Волостной суд. На улице и под сараем около волостного правления идет галдение и кое-где пьяный, а кой-где трезвый разговор. Пьяны, конечно, судьи, а вследствие этого в каком-то амбаре, на том же волостном дворе, с дверью, околоченной железом, и заменяющем в волости помещение для арестантов, то есть «холодную», дерут по постановлению того же суда какого-то мужика. Один подгулявший, вялый от водки, и скучный от водки, и от водки чувствующий себя подлецом, мужик сидит на корточках у головы наказуемого; другой такой же вялый и тусклый от сознания пьяной подлости совершающегося мужик придерживает за ноги; и тот, кто лежит в это время на полу, — уткнувшись лицом в грязный пол, голосом сильного мужчины, в котором нелепость и подлость совершающегося пробудили рыдающие ноты детского плача, детского непонимания и горького стыда, — дудит и гулко и жалобно в пол: «Михал Мха-лчь! Н-ни ббудду! Ни ббудду! Михал Мхалчь! Николи ни бббуддду!..» — «Не я, — говорит Михаил Михайлыч, волостной старшина, [8]за сопротивление которому происходит наказание, — не я, — а закон бьет тебя, дурака!» — «Дураков надо учить!» — говорит, еле ворочая языком, один из судей; «Дураков и в церкви бьют!» — прибавляет другой, — третий думает: «Грехи, грехи тяжкие! прогневаем, беспременно мы прогневаем господа бога!»… И все, не исключая даже и волостного старшины, чувствуют себя глупо и подло, — а в то же время думают, что почему-то «нельзя». В особенности глупо, в особенности подло, в особенности бессовестно чувствуется у всех на душе по окончании этой постыдной экзекуции, когда высеченный мужик, всхлипывая и неловко меняя выражение лица с детского на зверское и опять на детское, конфузясь и ожесточаясь и чувствуя себя опозоренным и глупым, просит расписаться в журнале волостного суда кого-нибудь из грамотных, который и пишет после слов: «и сопротивлялся с дерзостию» — венчающую всю эту жестокую и позорную нелепость фразу: «остался доволен», что должно означать: остался доволен этим позором и стыдом…

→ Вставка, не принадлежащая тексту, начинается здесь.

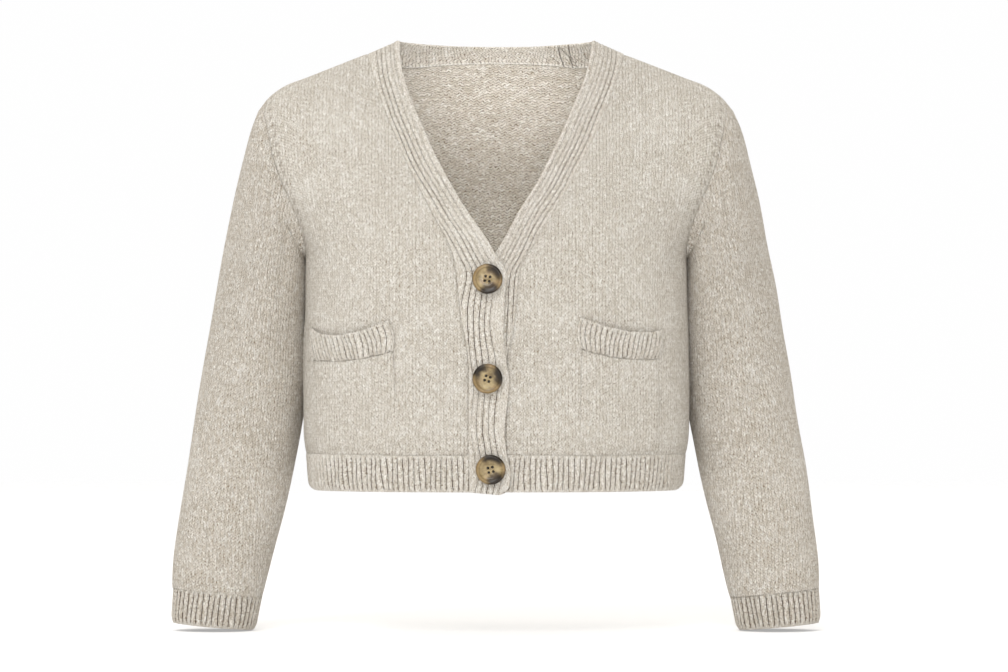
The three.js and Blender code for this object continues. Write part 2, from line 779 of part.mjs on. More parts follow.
for (const side of ['right', 'left']) {
  const own = POCKETS[side];
  const bag = trim(bagGrid(own.bag), { top: 0.2 });
  const rib = trim(ribGrid(own.rib), { bottom: 0.2 });
  const turn = (grid) => (side === 'left' ? grid : mirror(grid)).map((row) => [...row].reverse());
  add(`pocket_${side}`, clothWall(turn(bag), POCKET), 'knit_jersey');
  add(`pocket_rib_${side}`, clothWall(turn(rib), RIB), 'knit_rib');
}

for (const [name, x, z, turn] of BUTTONS) {
  const backHeight = bandFace(TOP_BAND, TOP_LIFT, -x, z) + WINDING + 3 * SEAM_GAP;
  const length = backHeight - bandFace(UNDER_BAND, UNDER_LIFT, x, z) - 2 * SEAM_GAP;
  const place = onBand(x, z, backHeight, turn);
  add(name, buttonShape().applyMatrix4(place), 'horn');
  add(name.replace('button', 'thread'), threadShape(length).applyMatrix4(place), 'thread');
}

export default group;
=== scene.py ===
import math

import bpy
import numpy as np
from mathutils import Matrix, Vector


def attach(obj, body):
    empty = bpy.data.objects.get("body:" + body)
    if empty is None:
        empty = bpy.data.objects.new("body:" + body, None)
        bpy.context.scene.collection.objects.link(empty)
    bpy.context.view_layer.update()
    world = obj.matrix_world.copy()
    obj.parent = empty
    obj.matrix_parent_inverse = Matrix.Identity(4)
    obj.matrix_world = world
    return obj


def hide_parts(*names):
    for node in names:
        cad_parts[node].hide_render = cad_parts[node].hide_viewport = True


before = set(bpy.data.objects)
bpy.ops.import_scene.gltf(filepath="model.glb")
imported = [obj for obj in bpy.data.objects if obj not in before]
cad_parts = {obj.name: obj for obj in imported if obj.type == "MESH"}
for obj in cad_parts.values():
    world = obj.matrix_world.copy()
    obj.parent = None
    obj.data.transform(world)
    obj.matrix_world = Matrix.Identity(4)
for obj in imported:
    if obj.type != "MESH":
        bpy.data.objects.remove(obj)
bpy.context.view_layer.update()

# ---------------------------------------------------------------------------
# The back: one plain-knitted panel from the hem rib to the shoulder seams.
# It is knitted upwards in a beige marled wool blend and scooped for the neck.
# The body's form, the knitting and the way a panel is laid out start here.
MM = 0.001
JERSEY = 2.5                  # thickness of the plain knit
WALE = 3.4                    # width of one stitch column
COURSE = 2.8                  # height of one row of stitches
SHOULDER_X, NECK_X = 228.0, 128.0
SIDE_X = 190.0                # side seam and foot of the armhole
ARMHOLE_TOP, ARMHOLE_BOTTOM = -59.5, -215.0
ARMHOLE_HALF_DEPTH = 48.0
HEM_SEAM_Z, HEM_Z = -411.0, -447.0
BODY_CURVE = 2.3              # roundness of the body's cross-section
SHOULDER_DROP = 200.0         # height over which the cloth rounds away from the shoulder line


def curve(keys, values):
    """A smooth line through a short table, as a function of its key."""
    order = np.argsort(keys)
    keys = np.asarray(keys, float)[order]
    values = np.asarray(values, float)[order]
    slopes = np.gradient(values, keys)

    def at(key):
        key = np.clip(key, keys[0], keys[-1])
        i = np.clip(np.searchsorted(keys, key) - 1, 0, len(keys) - 2)
        span = keys[i + 1] - keys[i]
        t = (key - keys[i]) / span
        a = (1 + 2 * t) * (1 - t) ** 2 * values[i] + t * (1 - t) ** 2 * span * slopes[i]
        b = t * t * (3 - 2 * t) * values[i + 1] + t * t * (t - 1) * span * slopes[i + 1]
        return a + b

    return at


def smooth(a, b, v):
    """0 below a, 1 above b, with a soft step between."""
    t = np.clip((v - a) / (b - a), 0, 1)
    return t * t * (3 - 2 * t)


# columns: height, front depth, back depth, half width below the underarm
BODY = np.array([
    (40, 86, 88, 190), (0, 92, 95, 190), (-60, 100, 105, 190), (-100, 109, 112, 190),
    (-150, 118, 115, 190), (-215, 126, 111, 190), (-250, 127, 108, 190), (-300, 124, 107, 191),
    (-370, 119, 108, 191.5), (-398, 116.5, 107, 190.5), (-411, 113, 104.5, 188.5),
    (-430, 111, 102.5, 187), (-452, 110, 101.5, 186),
])
front_depth = curve(BODY[:, 0], BODY[:, 1])
back_depth = curve(BODY[:, 0], BODY[:, 2])
side_width = curve(BODY[:, 0], BODY[:, 3])

# columns: height, distance of the armhole seam from the centre line
ARMHOLE = np.array([
    (-59.5, 228), (-75, 229), (-90, 226), (-114, 221), (-138, 213), (-156, 205), (-170, 199),
    (-183, 194.5), (-195, 191.5), (-207, 190.2), (-215, 190),
])
armhole_x = curve(ARMHOLE[:, 0], ARMHOLE[:, 1])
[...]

Все это действительно позорно и постыдно, — но мы не были бы справедливы, если бы сказали, что этот позор и поношение человека доставляли бы кому-нибудь из всех присутствующих здесь хотя бы самую малую тень удовольствия, даже истцу (разве только в самых крайних случаях врожденной жестокости, проявления которой не чужды деревенской жизни), — это постыдное безобразие не всегда доставляет должное удовлетворение и успокоение. Все, — не говоря уже о том адском состоянии духа, которое уносит в своей душе из волостного амбара наказанный, — испытывают тяготу сознания постыдного, неправедного дела, до того неправедного и постыдного, что ощущается жажда новой выпивки, чтобы искусственно себя оскотинить, ожесточить, привести исковерканную бессмысленно-жестоким поступком душу в нормально-бессовестное состояние, то есть в такое состояние, чтобы пьяный мозг мог подыскать какой-нибудь пьяный аргумент для мало-мальски спокойной уверенности, что бессовестность эта почему-то нужна.